What you are asked to do:
Print the entries below in their entirety, exactly as they are written.

(Dataset records)
────────────────
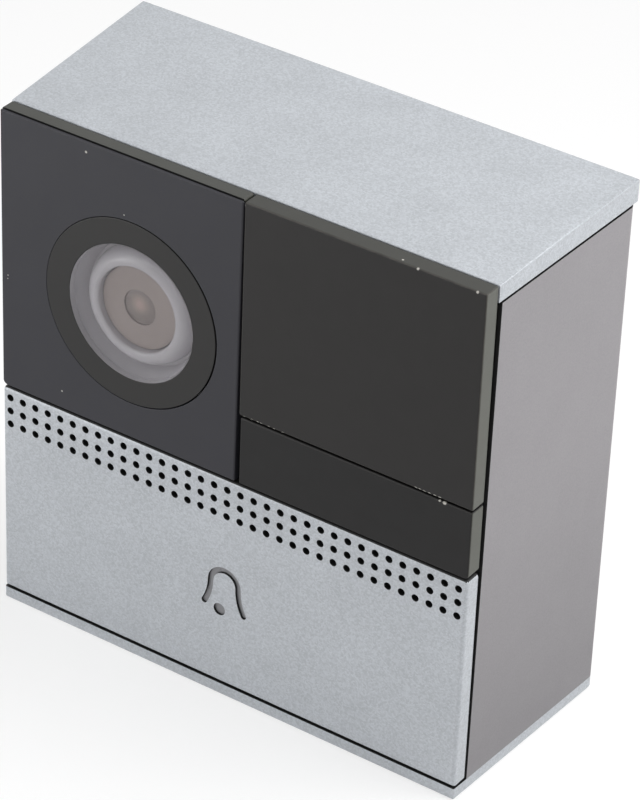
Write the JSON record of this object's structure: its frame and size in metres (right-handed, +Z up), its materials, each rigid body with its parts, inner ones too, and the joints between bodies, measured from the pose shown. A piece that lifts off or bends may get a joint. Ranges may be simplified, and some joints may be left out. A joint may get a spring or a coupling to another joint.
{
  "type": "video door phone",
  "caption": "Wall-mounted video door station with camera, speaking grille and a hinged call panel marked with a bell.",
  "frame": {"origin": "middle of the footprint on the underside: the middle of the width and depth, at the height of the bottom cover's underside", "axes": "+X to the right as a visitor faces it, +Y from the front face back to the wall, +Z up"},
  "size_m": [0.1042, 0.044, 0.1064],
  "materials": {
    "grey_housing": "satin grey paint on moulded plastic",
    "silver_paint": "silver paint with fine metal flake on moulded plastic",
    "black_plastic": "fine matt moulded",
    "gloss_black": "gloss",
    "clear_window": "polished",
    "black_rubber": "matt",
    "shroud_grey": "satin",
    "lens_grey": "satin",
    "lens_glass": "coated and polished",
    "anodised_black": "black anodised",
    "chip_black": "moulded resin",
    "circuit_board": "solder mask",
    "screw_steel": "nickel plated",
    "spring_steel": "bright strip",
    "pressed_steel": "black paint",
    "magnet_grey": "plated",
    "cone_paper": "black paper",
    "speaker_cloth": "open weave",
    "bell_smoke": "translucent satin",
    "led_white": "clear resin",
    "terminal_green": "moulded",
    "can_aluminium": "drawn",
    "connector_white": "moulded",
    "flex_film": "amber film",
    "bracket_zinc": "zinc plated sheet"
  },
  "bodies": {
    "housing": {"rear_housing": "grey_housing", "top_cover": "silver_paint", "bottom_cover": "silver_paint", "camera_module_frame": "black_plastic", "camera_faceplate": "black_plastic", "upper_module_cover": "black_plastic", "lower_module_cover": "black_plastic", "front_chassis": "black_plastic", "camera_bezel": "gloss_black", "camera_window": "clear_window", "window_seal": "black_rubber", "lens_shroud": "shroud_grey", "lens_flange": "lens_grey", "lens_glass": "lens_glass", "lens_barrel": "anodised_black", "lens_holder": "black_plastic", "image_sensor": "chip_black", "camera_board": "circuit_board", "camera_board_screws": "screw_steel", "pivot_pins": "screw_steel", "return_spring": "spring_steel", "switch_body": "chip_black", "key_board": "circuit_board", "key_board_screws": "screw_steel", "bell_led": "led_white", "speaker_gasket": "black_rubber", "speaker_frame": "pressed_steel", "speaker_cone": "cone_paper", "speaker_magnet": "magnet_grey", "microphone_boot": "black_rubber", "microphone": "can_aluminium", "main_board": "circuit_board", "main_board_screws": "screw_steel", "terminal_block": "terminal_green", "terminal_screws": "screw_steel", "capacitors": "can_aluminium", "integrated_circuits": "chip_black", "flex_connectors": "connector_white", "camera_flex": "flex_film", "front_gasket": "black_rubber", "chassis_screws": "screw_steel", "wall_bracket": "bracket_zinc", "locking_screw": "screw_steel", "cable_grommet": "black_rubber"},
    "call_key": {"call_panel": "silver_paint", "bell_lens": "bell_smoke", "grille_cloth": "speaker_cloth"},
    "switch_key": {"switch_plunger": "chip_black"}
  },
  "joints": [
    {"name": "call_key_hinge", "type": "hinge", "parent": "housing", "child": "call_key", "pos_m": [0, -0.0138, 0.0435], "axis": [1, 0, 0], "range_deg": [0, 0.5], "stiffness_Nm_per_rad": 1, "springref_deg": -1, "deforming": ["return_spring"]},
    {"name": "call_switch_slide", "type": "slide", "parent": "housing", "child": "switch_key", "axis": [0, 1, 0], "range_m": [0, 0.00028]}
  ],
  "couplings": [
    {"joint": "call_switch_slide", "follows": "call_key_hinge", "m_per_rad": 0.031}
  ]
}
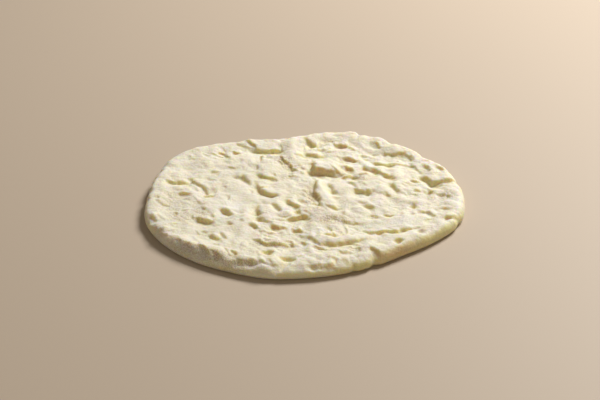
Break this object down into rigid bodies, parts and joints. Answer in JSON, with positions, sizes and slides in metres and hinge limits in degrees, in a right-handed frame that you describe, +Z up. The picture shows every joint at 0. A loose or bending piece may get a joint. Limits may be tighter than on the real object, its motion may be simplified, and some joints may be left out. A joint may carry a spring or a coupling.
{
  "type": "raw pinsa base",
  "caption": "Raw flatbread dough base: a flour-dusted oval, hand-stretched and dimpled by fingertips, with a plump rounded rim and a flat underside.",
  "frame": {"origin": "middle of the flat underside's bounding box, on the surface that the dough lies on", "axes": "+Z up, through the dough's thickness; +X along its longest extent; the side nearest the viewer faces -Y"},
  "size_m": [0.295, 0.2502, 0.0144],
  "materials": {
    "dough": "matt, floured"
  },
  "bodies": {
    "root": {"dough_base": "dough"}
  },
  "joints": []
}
────────────────
Problem solution:
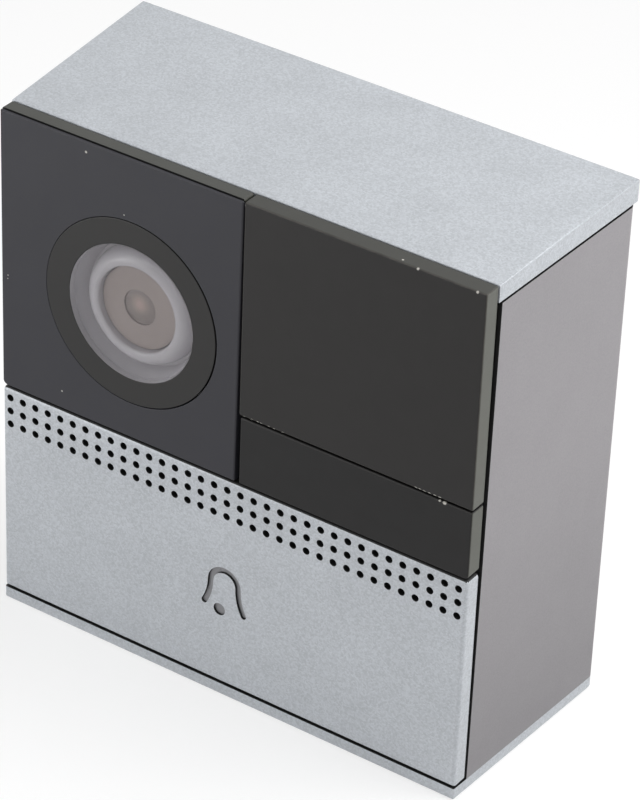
Write the JSON record of this object's structure: its frame and size in metres (right-handed, +Z up), its materials, each rigid body with its parts, inner ones too, and the joints between bodies, measured from the pose shown. A piece that lifts off or bends may get a joint. Ranges may be simplified, and some joints may be left out. A joint may get a spring or a coupling to another joint.
{
  "type": "video door phone",
  "caption": "Wall-mounted video door station with camera, speaking grille and a hinged call panel marked with a bell.",
  "frame": {"origin": "middle of the footprint on the underside: the middle of the width and depth, at the height of the bottom cover's underside", "axes": "+X to the right as a visitor faces it, +Y from the front face back to the wall, +Z up"},
  "size_m": [0.1042, 0.044, 0.1064],
  "materials": {
    "grey_housing": "satin grey paint on moulded plastic",
    "silver_paint": "silver paint with fine metal flake on moulded plastic",
    "black_plastic": "fine matt moulded",
    "gloss_black": "gloss",
    "clear_window": "polished",
    "black_rubber": "matt",
    "shroud_grey": "satin",
    "lens_grey": "satin",
    "lens_glass": "coated and polished",
    "anodised_black": "black anodised",
    "chip_black": "moulded resin",
    "circuit_board": "solder mask",
    "screw_steel": "nickel plated",
    "spring_steel": "bright strip",
    "pressed_steel": "black paint",
    "magnet_grey": "plated",
    "cone_paper": "black paper",
    "speaker_cloth": "open weave",
    "bell_smoke": "translucent satin",
    "led_white": "clear resin",
    "terminal_green": "moulded",
    "can_aluminium": "drawn",
    "connector_white": "moulded",
    "flex_film": "amber film",
    "bracket_zinc": "zinc plated sheet"
  },
  "bodies": {
    "housing": {"rear_housing": "grey_housing", "top_cover": "silver_paint", "bottom_cover": "silver_paint", "camera_module_frame": "black_plastic", "camera_faceplate": "black_plastic", "upper_module_cover": "black_plastic", "lower_module_cover": "black_plastic", "front_chassis": "black_plastic", "camera_bezel": "gloss_black", "camera_window": "clear_window", "window_seal": "black_rubber", "lens_shroud": "shroud_grey", "lens_flange": "lens_grey", "lens_glass": "lens_glass", "lens_barrel": "anodised_black", "lens_holder": "black_plastic", "image_sensor": "chip_black", "camera_board": "circuit_board", "camera_board_screws": "screw_steel", "pivot_pins": "screw_steel", "return_spring": "spring_steel", "switch_body": "chip_black", "key_board": "circuit_board", "key_board_screws": "screw_steel", "bell_led": "led_white", "speaker_gasket": "black_rubber", "speaker_frame": "pressed_steel", "speaker_cone": "cone_paper", "speaker_magnet": "magnet_grey", "microphone_boot": "black_rubber", "microphone": "can_aluminium", "main_board": "circuit_board", "main_board_screws": "screw_steel", "terminal_block": "terminal_green", "terminal_screws": "screw_steel", "capacitors": "can_aluminium", "integrated_circuits": "chip_black", "flex_connectors": "connector_white", "camera_flex": "flex_film", "front_gasket": "black_rubber", "chassis_screws": "screw_steel", "wall_bracket": "bracket_zinc", "locking_screw": "screw_steel", "cable_grommet": "black_rubber"},
    "call_key": {"call_panel": "silver_paint", "bell_lens": "bell_smoke", "grille_cloth": "speaker_cloth"},
    "switch_key": {"switch_plunger": "chip_black"}
  },
  "joints": [
    {"name": "call_key_hinge", "type": "hinge", "parent": "housing", "child": "call_key", "pos_m": [0, -0.0138, 0.0435], "axis": [1, 0, 0], "range_deg": [0, 0.5], "stiffness_Nm_per_rad": 1, "springref_deg": -1, "deforming": ["return_spring"]},
    {"name": "call_switch_slide", "type": "slide", "parent": "housing", "child": "switch_key", "axis": [0, 1, 0], "range_m": [0, 0.00028]}
  ],
  "couplings": [
    {"joint": "call_switch_slide", "follows": "call_key_hinge", "m_per_rad": 0.031}
  ]
}
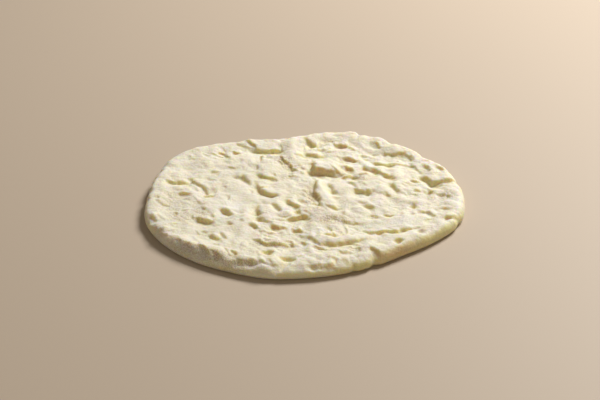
Break this object down into rigid bodies, parts and joints. Answer in JSON, with positions, sizes and slides in metres and hinge limits in degrees, in a right-handed frame that you describe, +Z up. The picture shows every joint at 0. A loose or bending piece may get a joint. Limits may be tighter than on the real object, its motion may be simplified, and some joints may be left out. A joint may carry a spring or a coupling.
{
  "type": "raw pinsa base",
  "caption": "Raw flatbread dough base: a flour-dusted oval, hand-stretched and dimpled by fingertips, with a plump rounded rim and a flat underside.",
  "frame": {"origin": "middle of the flat underside's bounding box, on the surface that the dough lies on", "axes": "+Z up, through the dough's thickness; +X along its longest extent; the side nearest the viewer faces -Y"},
  "size_m": [0.295, 0.2502, 0.0144],
  "materials": {
    "dough": "matt, floured"
  },
  "bodies": {
    "root": {"dough_base": "dough"}
  },
  "joints": []
}